Mullen eventually got engaged, and later he and his wife moved into a one-bedroom apartment in the suburbs. But he still has the sailboat.
“When a storm comes through, it’s nice to be able to lie down on a bed and just go to sleep,” he says.
A perpetual luxury cruise
Those who want to see the world while taking in ocean breezes and saltwater air but don’t want to worry about pumping the sewage out of their vessels might consider living on a cruise ship. Not vacationing—living.
The World, which touts itself as the largest private, residential ship on the globe at 644 feet, has 165 homes on board, ranging from studios to two-bedroom units each with its own veranda.
To be clear: These units don’t come cheap.

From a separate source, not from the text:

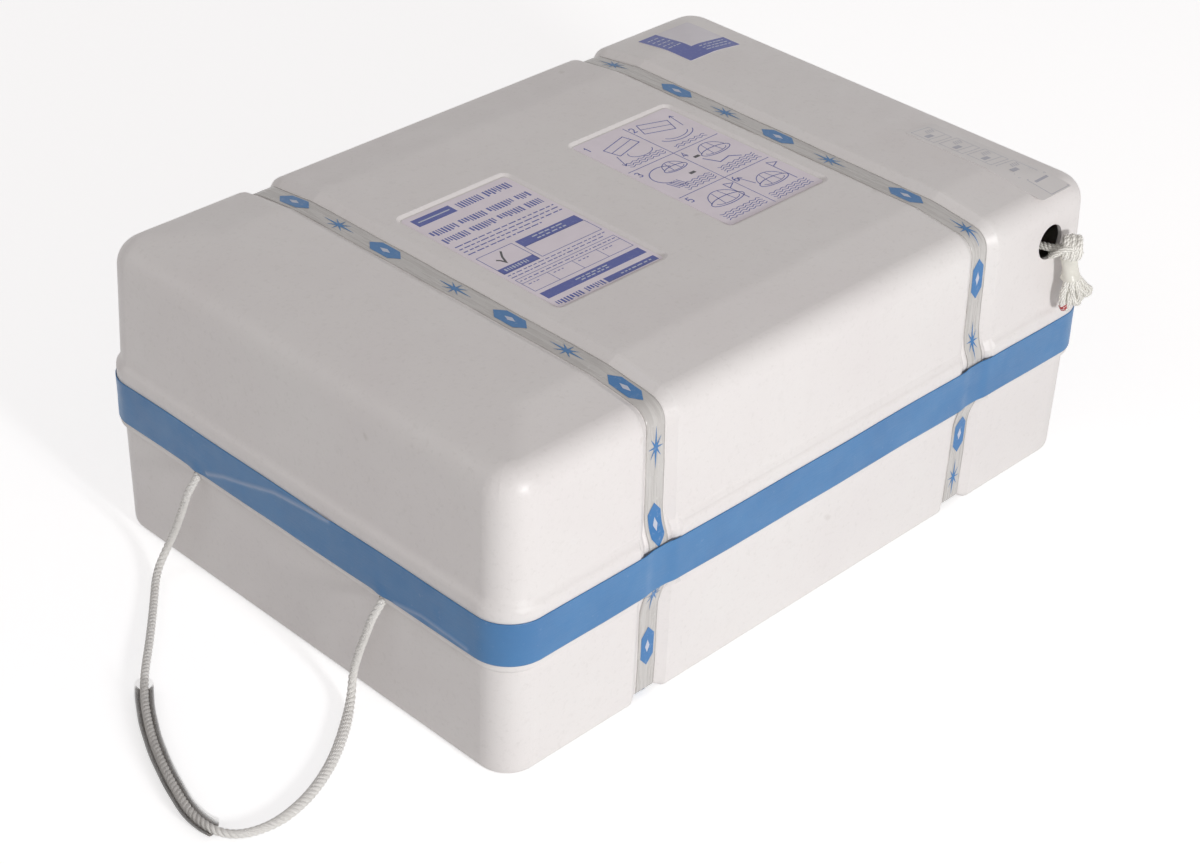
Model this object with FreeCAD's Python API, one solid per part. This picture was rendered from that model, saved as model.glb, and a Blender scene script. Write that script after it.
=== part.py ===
import FreeCAD, Part
import math
import os

# Liferaft canister: two moulded shells taped together round their flange, with
# the packed raft and its inflation gear inside.  Millimetres, +Z up.  The
# origin is under the centre of the base, +X runs along the length towards the
# painter end, and the rope handle is on the -X end.

# ---- driving dimensions: casing ------------------------------------------
LENGTH = 750.0            # over the flange
WIDTH = 520.0             # over the flange
HEIGHT = 298.0            # base to flat crown
WALL = 4.0                # shell thickness
SEAM_Z = 139.0            # middle of the joint between the shells
GASKET_THICK = 3.0
FLANGE_CORNER = 35.0      # plan radius of the flange corners
FLANGE_STEP = 4.5         # how far the flange stands out from the walls
FLANGE_BOTTOM = 113.0
FLANGE_TOP = 171.0
UPPER_DRAFT = 1.5         # degrees
LOWER_DRAFT = 0.6
CROWN_LENGTH = 582.0      # flat middle of the top
CROWN_WIDTH = 365.0
CROWN_EASE = 90.0         # rounding of the crown's shallow edges
CROWN_SLOPE = 7.0         # degrees, from the flat middle down to the walls
SHOULDER_RADIUS = 24.0
BASE_RADIUS = 9.0
FLANGE_TOP_RADIUS = 7.0
FLANGE_COVE_RADIUS = 9.0
FLANGE_LOW_RADIUS = 3.0
SPIGOT_WALL = 3.0         # lip of the lower shell inside the upper one
SPIGOT_RISE = 11.0
SPIGOT_LEDGE = 3.5
CLEARANCE = 0.3

# ---- tape grooves, label recesses, holes ----------------------------------
GROOVE_X = 205.0          # the two grooves lie at plus and minus this
GROOVE_DEPTH = 6.0
GROOVE_FLOOR = 23.0       # width of the flat bottom
GROOVE_SIDE = 8.5         # run of each sloping side
GROOVE_EASE = 2.5         # run of the eased edge over each side
GROOVE_EASE_DROP = 0.5
GROOVE_LIFT = 3.5         # how far its floor stands out where it crosses the flange
GROOVE_LIFT_RUN = 9.0     # height of the slope up to that
RECESS_X = 104.0          # centre of each recess from the middle
RECESS_LENGTH = 134.0
RECESS_WIDTH = 206.0
RECESS_DEPTH = 2.5
RECESS_SIDE = 3.0
RECESS_CORNER = 6.0
PAINTER_HOLE = 34.0
PAINTER_HOLE_FROM_END = 70.0
PAINTER_HOLE_FROM_TOP = 52.0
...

They reportedly start at $3 million, and residents must have a net worth of at least $10 million, according to CNN. They also must be invited by a current World resident and go through a comprehensive vetting process. (Ship officials declined realtor.com’s interview request.)
Since its founding in 2002, the luxe ship has visited more than 900 ports in over 140 countries, with residents helping to determine where the ship goes. High-end perks abound.

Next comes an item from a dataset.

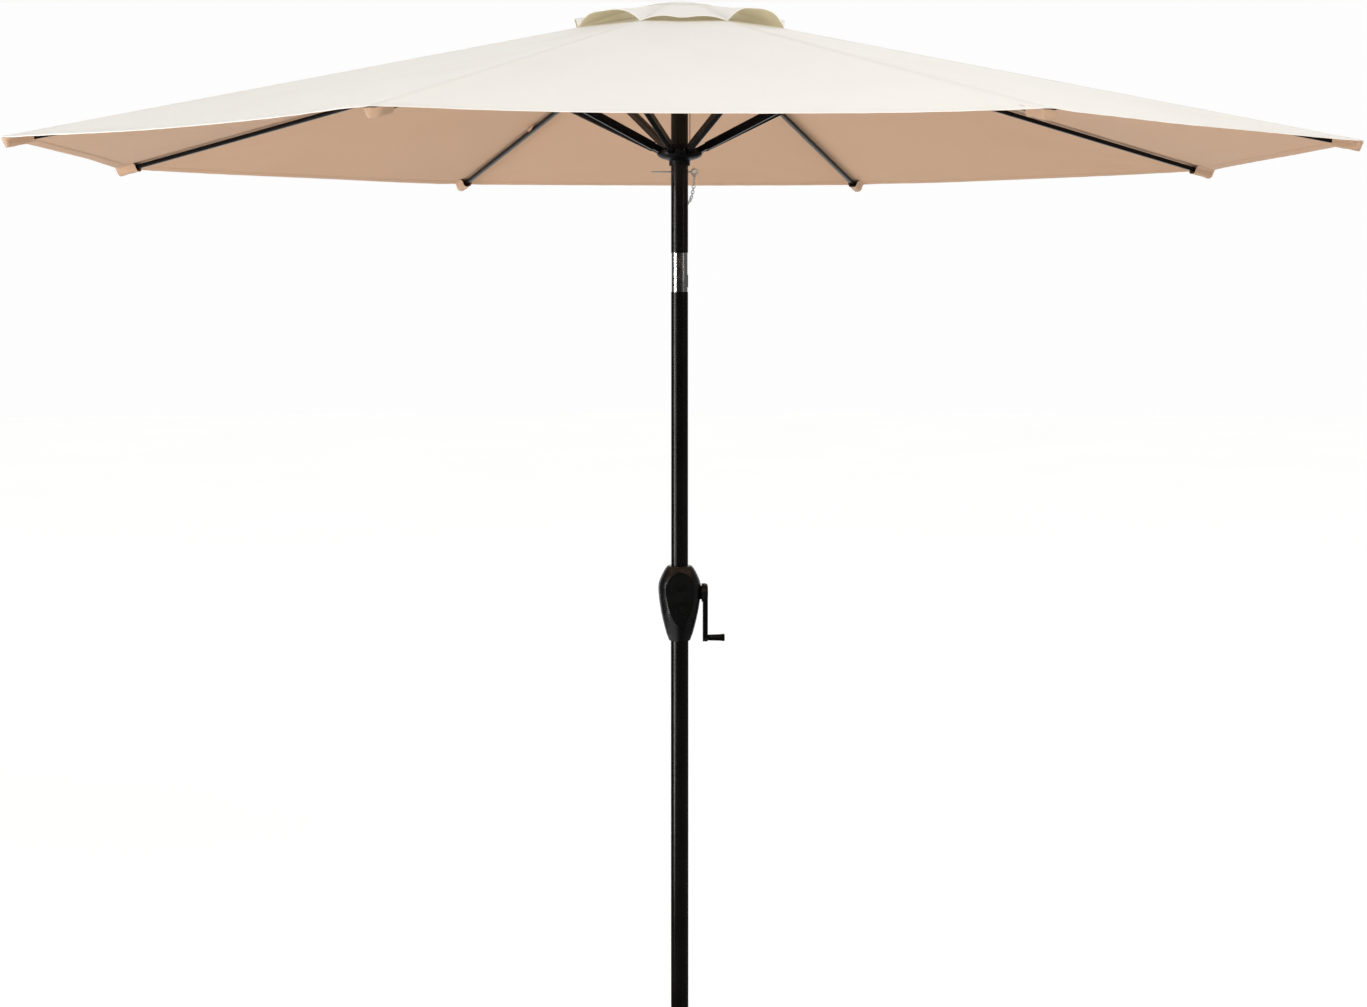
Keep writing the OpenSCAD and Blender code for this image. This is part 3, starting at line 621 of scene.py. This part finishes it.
# ---------------------------------------------------------------- tie tab
def tie_tab():
    """A small folded tab of cloth sewn beside a rib on the underside."""
    rows, cols, rib = 10, 13, 3
    width, reach, start = 0.038, 0.020, 0.880
    side = turned((0, 1, 0), rib_angle(rib))
    front, back, cloth_map, seam_map = [], [], [], []
    for k in range(rows):
        t = k / (rows - 1)
        row_front, row_back = [], []
        for j in range(cols):
            c = j / (cols - 1)
            far = t * reach * (0.30 + 0.70 * math.sin(PI * (0.06 + 0.88 * c)) ** 0.6)
            along = start + width * c + 0.10 * far * (c - 0.3)
            out = 0.0075 + far * (0.62 - 0.9 * far / reach * 0.25)
            down = -0.0028 - far * (0.45 + 0.35 * far / reach) - 0.0010 * t * math.sin(7 * c + 1)
            for row, thick in ((row_front, 0.0), (row_back, 0.0009)):
                row.append(rib_place(rib, along, down - thick * 0.8) + side * (out - thick * 0.6))
            cloth_map.append((c * width + 0.1, 0.0115 + t * 0.02))
            seam_map.append((t * 0.04, 0.0115 + c * width))
        front.append(row_front)
        back.append(row_back)
    # both faces take the tan copy of the cloth, painted shade
    piece = cloth_piece("tie_tab", front, back, {"cloth": cloth_map, "seam": seam_map}, [SHADED_POCKET, SHADED_POCKET], -1)
    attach(piece, "rib_3")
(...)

Folks whose bank account balances are a bit more modest can still become “frequent floaters.” Storylines, one of the latest residential cruise ships, began leasing its 309 condos starting at $155,000 each in January. The ship will embark on its maiden voyage in February 2020 and is slated to travel to about 100 countries in every continent but Antarctica over a three-year period. (The ship will continue traveling after that period.) Folks can join the voyage at any port of their choosing and have input on where the ship travels.
“The major client base is that group of people who have done well over their lifetimes,” says Shannon Lee, co-founder of Storylines. They’re typically empty nesters between the ages of 40 and 55 with a net worth of $2 million to $5 million. There has been substantial interest from clients who want to work remotely—with an ocean view.
“It really is the ultimate holiday lifestyle where you get to bring the holiday with you,” Lee says.